The sheriff’s dispatch has 10 employees, and the section runs 24 hours a day. The ECSO is one of three agencies designated as a GCIC terminal agency, and it is the only one with operators on-duty 24 hours a day.

But because it is not a law enforcement agency, the 911 center has been unable to secure GCIC terminal agency status, according to the study.

"...GCIC rules require the sheriff to have adequate dispatch staff on duty every hour of every day of the year," the study said. "Moreover, the sheriff is justifiably concerned that his deputies would not have vital GCIC information to them, as the diminished staffing would mean no terminal operators would be on duty."

Should the sheriff’s dispatch office move to the 911 center, and if GCIC certification did not exist there, Sheriff McDuffie fears that access to needed GCIC records won’t be available for deputies working at night until 8 a.m. the next day.

The dispatch consoles were purchased with seized drug money and the radios were a donation from the Bryan County Sheriff’s Office, McDuffie said.

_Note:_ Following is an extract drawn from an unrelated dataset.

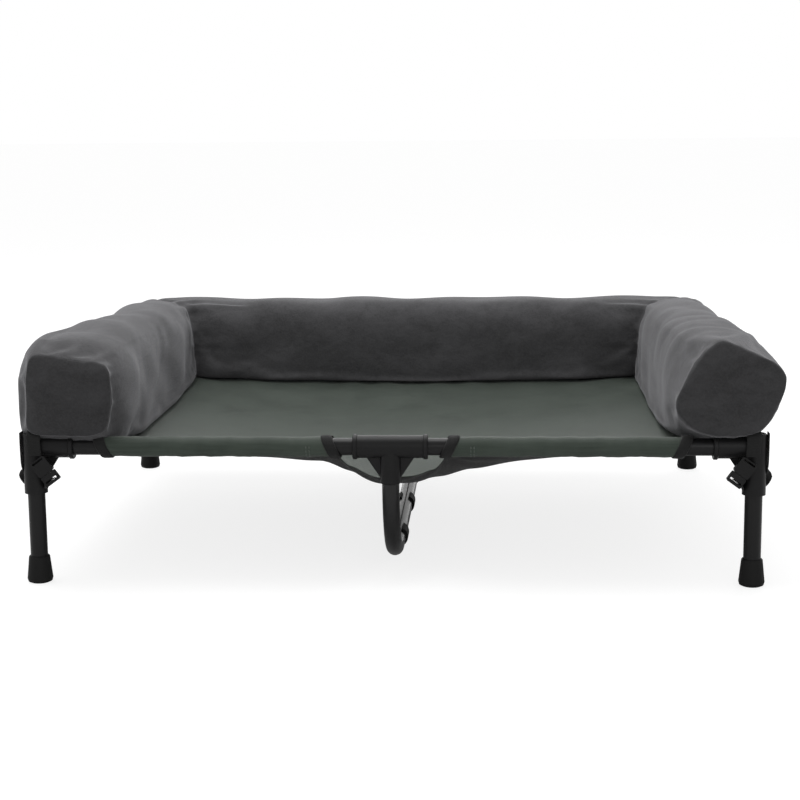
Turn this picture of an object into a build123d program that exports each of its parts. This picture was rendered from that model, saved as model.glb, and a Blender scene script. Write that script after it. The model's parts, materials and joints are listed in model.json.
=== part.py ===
from build123d import *
import math
import os

# Raised dog bed: a tube cot with a fabric sling, a centre hoop and a strapped-on bolster.
# Millimetres. The origin is on the floor at the middle of the bed, +X right, +Y back, +Z up.

# ---- frame ----
LEG_X = 394.0
LEG_Y = 305.0
RAIL_Z = 154.0
TUBE_R = 9.525
TUBE_WALL = 1.2
SOCKET_FIT = 0.06

# ---- corner connector ----
SOCKET_R = 12.7
SOCKET_BOTTOM = 102.0
SOCKET_TOP = 169.0
SOCKET_REACH = 45.0
COLLAR_R = 13.9
COLLAR_LENGTH = 5.0
RAIL_STOP = 14.0
LEG_TOP = 140.0
GUSSET = 15.0
GUSSET_DROP = 24.0
GUSSET_THICKNESS = 4.0

# ---- tee connector ----
TEE_HALF = 41.0
TEE_STEM_R = 11.5
TEE_STEM_BOTTOM = 113.0
TEE_WEB = 5.0
HOOP_TOP = 141.0

# ---- foot cap ----
CAP_HEIGHT = 30.0
CAP_TOP_R = 11.6
CAP_BOTTOM_R = 14.2
CAP_FLOOR = 5.0

# ---- centre hoop and its pads ----
HOOP_RUN_Z = 20.0
HOOP_BEND_R = 92.0
PAD_LENGTH = 28.0
PAD_THICKNESS = 2.4
PAD_OPEN_DEG = 27.0
PAD_FIT = 0.05
PAD_PLACES = {"front": -165.0, "middle": 0.0, "rear": 165.0}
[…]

"Our dispatch center has not cost the taxpayers a dime, except for salaries," he said. "Granted, there is a cost there. But for 20 years, I worked here where it was all combined. It was a headache. It was a safety issue. You have operators trying to do non-emergency stuff at the same time emergency stuff is going on, when you stick them all together."

The sheriff also said he believes that 911 director Jay Spinks and the 911 center do a great job.

"I’ve talked to several firefighters. I’ve talked to EMS," Sheriff McDuffie said. "Everybody is happy with the way things are going. It’s working. It’s efficient. I know budgets are tight, but why back up now?"